- DIRECTIONS FOR THIS TASK -
Extract each line of the data and write it out again exactly.

[DATA EXCERPT start]

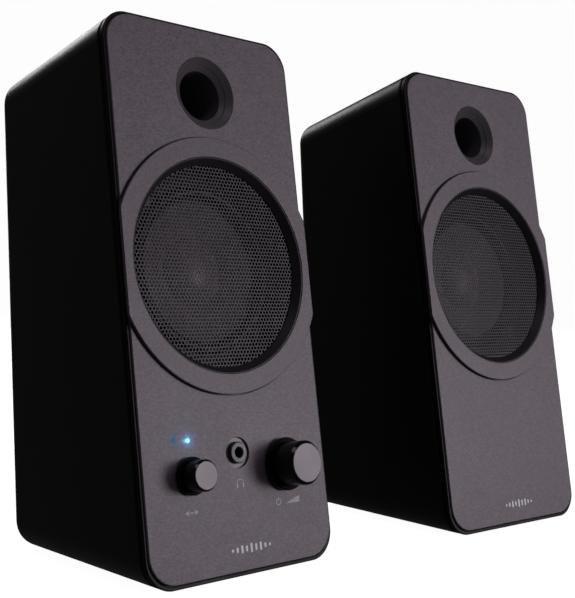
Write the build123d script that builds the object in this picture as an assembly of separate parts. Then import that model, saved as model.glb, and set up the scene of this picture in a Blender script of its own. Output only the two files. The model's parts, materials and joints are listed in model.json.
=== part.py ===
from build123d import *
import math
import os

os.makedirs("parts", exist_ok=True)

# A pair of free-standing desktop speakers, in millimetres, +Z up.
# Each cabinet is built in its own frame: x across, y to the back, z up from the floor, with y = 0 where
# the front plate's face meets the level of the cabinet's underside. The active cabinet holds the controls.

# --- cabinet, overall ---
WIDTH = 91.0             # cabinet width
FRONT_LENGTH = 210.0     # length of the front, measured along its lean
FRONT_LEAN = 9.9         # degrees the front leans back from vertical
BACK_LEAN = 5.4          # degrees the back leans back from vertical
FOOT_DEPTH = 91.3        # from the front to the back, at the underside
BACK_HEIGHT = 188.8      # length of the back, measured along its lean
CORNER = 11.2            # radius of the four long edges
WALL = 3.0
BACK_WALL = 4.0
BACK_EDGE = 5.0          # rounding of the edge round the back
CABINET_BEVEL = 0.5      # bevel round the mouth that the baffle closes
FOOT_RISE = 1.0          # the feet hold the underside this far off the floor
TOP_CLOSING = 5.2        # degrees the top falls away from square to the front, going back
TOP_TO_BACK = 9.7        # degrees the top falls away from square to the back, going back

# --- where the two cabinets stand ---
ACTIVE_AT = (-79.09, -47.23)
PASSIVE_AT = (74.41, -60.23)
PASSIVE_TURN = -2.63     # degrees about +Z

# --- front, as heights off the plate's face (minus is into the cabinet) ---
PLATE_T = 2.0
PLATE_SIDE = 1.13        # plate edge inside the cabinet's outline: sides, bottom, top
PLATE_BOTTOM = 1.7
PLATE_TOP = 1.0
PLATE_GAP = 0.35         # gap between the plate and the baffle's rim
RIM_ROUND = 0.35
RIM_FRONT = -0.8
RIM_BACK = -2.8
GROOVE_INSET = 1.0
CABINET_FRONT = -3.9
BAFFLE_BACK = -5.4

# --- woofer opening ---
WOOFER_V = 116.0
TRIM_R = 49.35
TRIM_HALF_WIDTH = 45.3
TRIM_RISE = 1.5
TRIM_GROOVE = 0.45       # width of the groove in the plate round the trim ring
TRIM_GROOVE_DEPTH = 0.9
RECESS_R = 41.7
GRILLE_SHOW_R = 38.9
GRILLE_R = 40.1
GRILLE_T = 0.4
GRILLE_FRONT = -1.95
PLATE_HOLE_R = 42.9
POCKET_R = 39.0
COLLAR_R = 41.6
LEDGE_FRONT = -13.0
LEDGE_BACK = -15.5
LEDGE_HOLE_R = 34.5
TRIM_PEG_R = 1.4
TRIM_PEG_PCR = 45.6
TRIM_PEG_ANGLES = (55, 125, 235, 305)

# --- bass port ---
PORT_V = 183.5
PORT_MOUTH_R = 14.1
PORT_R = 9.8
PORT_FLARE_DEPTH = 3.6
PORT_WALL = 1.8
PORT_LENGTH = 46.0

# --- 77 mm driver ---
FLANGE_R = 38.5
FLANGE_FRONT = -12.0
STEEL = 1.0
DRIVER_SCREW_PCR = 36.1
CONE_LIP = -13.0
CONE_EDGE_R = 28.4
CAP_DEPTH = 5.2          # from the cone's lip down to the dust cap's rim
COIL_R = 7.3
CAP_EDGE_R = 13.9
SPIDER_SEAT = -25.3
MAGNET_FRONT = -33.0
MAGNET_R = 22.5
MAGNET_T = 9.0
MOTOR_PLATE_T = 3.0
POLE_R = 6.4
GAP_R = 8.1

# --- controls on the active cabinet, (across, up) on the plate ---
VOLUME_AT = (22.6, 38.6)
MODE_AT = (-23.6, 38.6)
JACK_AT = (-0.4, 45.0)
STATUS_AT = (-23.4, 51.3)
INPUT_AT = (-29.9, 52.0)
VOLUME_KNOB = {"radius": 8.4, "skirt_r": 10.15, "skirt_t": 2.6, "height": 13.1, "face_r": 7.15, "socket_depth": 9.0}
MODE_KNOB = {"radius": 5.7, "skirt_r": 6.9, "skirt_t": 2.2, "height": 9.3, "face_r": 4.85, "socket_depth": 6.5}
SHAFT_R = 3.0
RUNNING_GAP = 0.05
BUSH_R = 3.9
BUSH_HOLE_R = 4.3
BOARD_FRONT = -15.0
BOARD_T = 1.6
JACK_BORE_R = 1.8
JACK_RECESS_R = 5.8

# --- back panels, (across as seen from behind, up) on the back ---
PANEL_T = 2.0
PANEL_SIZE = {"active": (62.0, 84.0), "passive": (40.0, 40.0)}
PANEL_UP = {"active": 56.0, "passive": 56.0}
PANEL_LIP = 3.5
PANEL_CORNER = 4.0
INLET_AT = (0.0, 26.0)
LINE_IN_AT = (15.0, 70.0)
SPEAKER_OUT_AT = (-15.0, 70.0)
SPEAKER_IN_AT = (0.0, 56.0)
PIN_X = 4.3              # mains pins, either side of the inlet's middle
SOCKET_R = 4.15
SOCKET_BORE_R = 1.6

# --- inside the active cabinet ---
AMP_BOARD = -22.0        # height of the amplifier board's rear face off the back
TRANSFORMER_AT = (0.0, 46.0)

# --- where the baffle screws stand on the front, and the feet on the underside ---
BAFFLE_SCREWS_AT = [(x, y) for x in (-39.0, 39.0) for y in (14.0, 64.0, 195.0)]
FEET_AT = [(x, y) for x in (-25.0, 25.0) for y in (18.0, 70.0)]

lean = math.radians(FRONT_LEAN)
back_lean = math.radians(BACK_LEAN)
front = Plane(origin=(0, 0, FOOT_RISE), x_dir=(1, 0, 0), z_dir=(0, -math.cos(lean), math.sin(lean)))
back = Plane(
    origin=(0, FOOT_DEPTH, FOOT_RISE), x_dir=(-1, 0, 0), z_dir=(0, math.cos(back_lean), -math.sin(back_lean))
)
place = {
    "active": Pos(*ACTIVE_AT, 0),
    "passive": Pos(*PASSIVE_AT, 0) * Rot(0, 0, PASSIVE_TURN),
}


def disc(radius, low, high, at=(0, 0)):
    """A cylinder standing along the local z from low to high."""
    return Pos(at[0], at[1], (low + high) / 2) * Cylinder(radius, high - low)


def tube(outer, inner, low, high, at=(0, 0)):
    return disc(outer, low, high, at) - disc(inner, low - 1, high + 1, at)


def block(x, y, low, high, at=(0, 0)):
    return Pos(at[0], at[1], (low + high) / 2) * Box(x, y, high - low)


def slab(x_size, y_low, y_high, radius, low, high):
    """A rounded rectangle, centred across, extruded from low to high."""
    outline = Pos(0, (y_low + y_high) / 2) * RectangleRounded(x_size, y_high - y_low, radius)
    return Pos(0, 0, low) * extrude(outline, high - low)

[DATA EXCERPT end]

- EXERCISE RESPONSE -
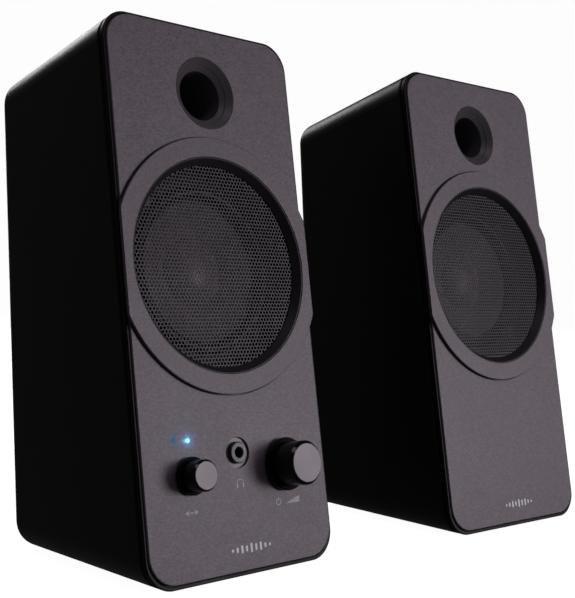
Write the build123d script that builds the object in this picture as an assembly of separate parts. Then import that model, saved as model.glb, and set up the scene of this picture in a Blender script of its own. Output only the two files. The model's parts, materials and joints are listed in model.json.
=== part.py ===
from build123d import *
import math
import os

os.makedirs("parts", exist_ok=True)

# A pair of free-standing desktop speakers, in millimetres, +Z up.
# Each cabinet is built in its own frame: x across, y to the back, z up from the floor, with y = 0 where
# the front plate's face meets the level of the cabinet's underside. The active cabinet holds the controls.

# --- cabinet, overall ---
WIDTH = 91.0             # cabinet width
FRONT_LENGTH = 210.0     # length of the front, measured along its lean
FRONT_LEAN = 9.9         # degrees the front leans back from vertical
BACK_LEAN = 5.4          # degrees the back leans back from vertical
FOOT_DEPTH = 91.3        # from the front to the back, at the underside
BACK_HEIGHT = 188.8      # length of the back, measured along its lean
CORNER = 11.2            # radius of the four long edges
WALL = 3.0
BACK_WALL = 4.0
BACK_EDGE = 5.0          # rounding of the edge round the back
CABINET_BEVEL = 0.5      # bevel round the mouth that the baffle closes
FOOT_RISE = 1.0          # the feet hold the underside this far off the floor
TOP_CLOSING = 5.2        # degrees the top falls away from square to the front, going back
TOP_TO_BACK = 9.7        # degrees the top falls away from square to the back, going back

# --- where the two cabinets stand ---
ACTIVE_AT = (-79.09, -47.23)
PASSIVE_AT = (74.41, -60.23)
PASSIVE_TURN = -2.63     # degrees about +Z

# --- front, as heights off the plate's face (minus is into the cabinet) ---
PLATE_T = 2.0
PLATE_SIDE = 1.13        # plate edge inside the cabinet's outline: sides, bottom, top
PLATE_BOTTOM = 1.7
PLATE_TOP = 1.0
PLATE_GAP = 0.35         # gap between the plate and the baffle's rim
RIM_ROUND = 0.35
RIM_FRONT = -0.8
RIM_BACK = -2.8
GROOVE_INSET = 1.0
CABINET_FRONT = -3.9
BAFFLE_BACK = -5.4

# --- woofer opening ---
WOOFER_V = 116.0
TRIM_R = 49.35
TRIM_HALF_WIDTH = 45.3
TRIM_RISE = 1.5
TRIM_GROOVE = 0.45       # width of the groove in the plate round the trim ring
TRIM_GROOVE_DEPTH = 0.9
RECESS_R = 41.7
GRILLE_SHOW_R = 38.9
GRILLE_R = 40.1
GRILLE_T = 0.4
GRILLE_FRONT = -1.95
PLATE_HOLE_R = 42.9
POCKET_R = 39.0
COLLAR_R = 41.6
LEDGE_FRONT = -13.0
LEDGE_BACK = -15.5
LEDGE_HOLE_R = 34.5
TRIM_PEG_R = 1.4
TRIM_PEG_PCR = 45.6
TRIM_PEG_ANGLES = (55, 125, 235, 305)

# --- bass port ---
PORT_V = 183.5
PORT_MOUTH_R = 14.1
PORT_R = 9.8
PORT_FLARE_DEPTH = 3.6
PORT_WALL = 1.8
PORT_LENGTH = 46.0

# --- 77 mm driver ---
FLANGE_R = 38.5
FLANGE_FRONT = -12.0
STEEL = 1.0
DRIVER_SCREW_PCR = 36.1
CONE_LIP = -13.0
CONE_EDGE_R = 28.4
CAP_DEPTH = 5.2          # from the cone's lip down to the dust cap's rim
COIL_R = 7.3
CAP_EDGE_R = 13.9
SPIDER_SEAT = -25.3
MAGNET_FRONT = -33.0
MAGNET_R = 22.5
MAGNET_T = 9.0
MOTOR_PLATE_T = 3.0
POLE_R = 6.4
GAP_R = 8.1

# --- controls on the active cabinet, (across, up) on the plate ---
VOLUME_AT = (22.6, 38.6)
MODE_AT = (-23.6, 38.6)
JACK_AT = (-0.4, 45.0)
STATUS_AT = (-23.4, 51.3)
INPUT_AT = (-29.9, 52.0)
VOLUME_KNOB = {"radius": 8.4, "skirt_r": 10.15, "skirt_t": 2.6, "height": 13.1, "face_r": 7.15, "socket_depth": 9.0}
MODE_KNOB = {"radius": 5.7, "skirt_r": 6.9, "skirt_t": 2.2, "height": 9.3, "face_r": 4.85, "socket_depth": 6.5}
SHAFT_R = 3.0
RUNNING_GAP = 0.05
BUSH_R = 3.9
BUSH_HOLE_R = 4.3
BOARD_FRONT = -15.0
BOARD_T = 1.6
JACK_BORE_R = 1.8
JACK_RECESS_R = 5.8

# --- back panels, (across as seen from behind, up) on the back ---
PANEL_T = 2.0
PANEL_SIZE = {"active": (62.0, 84.0), "passive": (40.0, 40.0)}
PANEL_UP = {"active": 56.0, "passive": 56.0}
PANEL_LIP = 3.5
PANEL_CORNER = 4.0
INLET_AT = (0.0, 26.0)
LINE_IN_AT = (15.0, 70.0)
SPEAKER_OUT_AT = (-15.0, 70.0)
SPEAKER_IN_AT = (0.0, 56.0)
PIN_X = 4.3              # mains pins, either side of the inlet's middle
SOCKET_R = 4.15
SOCKET_BORE_R = 1.6

# --- inside the active cabinet ---
AMP_BOARD = -22.0        # height of the amplifier board's rear face off the back
TRANSFORMER_AT = (0.0, 46.0)

# --- where the baffle screws stand on the front, and the feet on the underside ---
BAFFLE_SCREWS_AT = [(x, y) for x in (-39.0, 39.0) for y in (14.0, 64.0, 195.0)]
FEET_AT = [(x, y) for x in (-25.0, 25.0) for y in (18.0, 70.0)]

lean = math.radians(FRONT_LEAN)
back_lean = math.radians(BACK_LEAN)
front = Plane(origin=(0, 0, FOOT_RISE), x_dir=(1, 0, 0), z_dir=(0, -math.cos(lean), math.sin(lean)))
back = Plane(
    origin=(0, FOOT_DEPTH, FOOT_RISE), x_dir=(-1, 0, 0), z_dir=(0, math.cos(back_lean), -math.sin(back_lean))
)
place = {
    "active": Pos(*ACTIVE_AT, 0),
    "passive": Pos(*PASSIVE_AT, 0) * Rot(0, 0, PASSIVE_TURN),
}


def disc(radius, low, high, at=(0, 0)):
    """A cylinder standing along the local z from low to high."""
    return Pos(at[0], at[1], (low + high) / 2) * Cylinder(radius, high - low)


def tube(outer, inner, low, high, at=(0, 0)):
    return disc(outer, low, high, at) - disc(inner, low - 1, high + 1, at)


def block(x, y, low, high, at=(0, 0)):
    return Pos(at[0], at[1], (low + high) / 2) * Box(x, y, high - low)


def slab(x_size, y_low, y_high, radius, low, high):
    """A rounded rectangle, centred across, extruded from low to high."""
    outline = Pos(0, (y_low + y_high) / 2) * RectangleRounded(x_size, y_high - y_low, radius)
    return Pos(0, 0, low) * extrude(outline, high - low)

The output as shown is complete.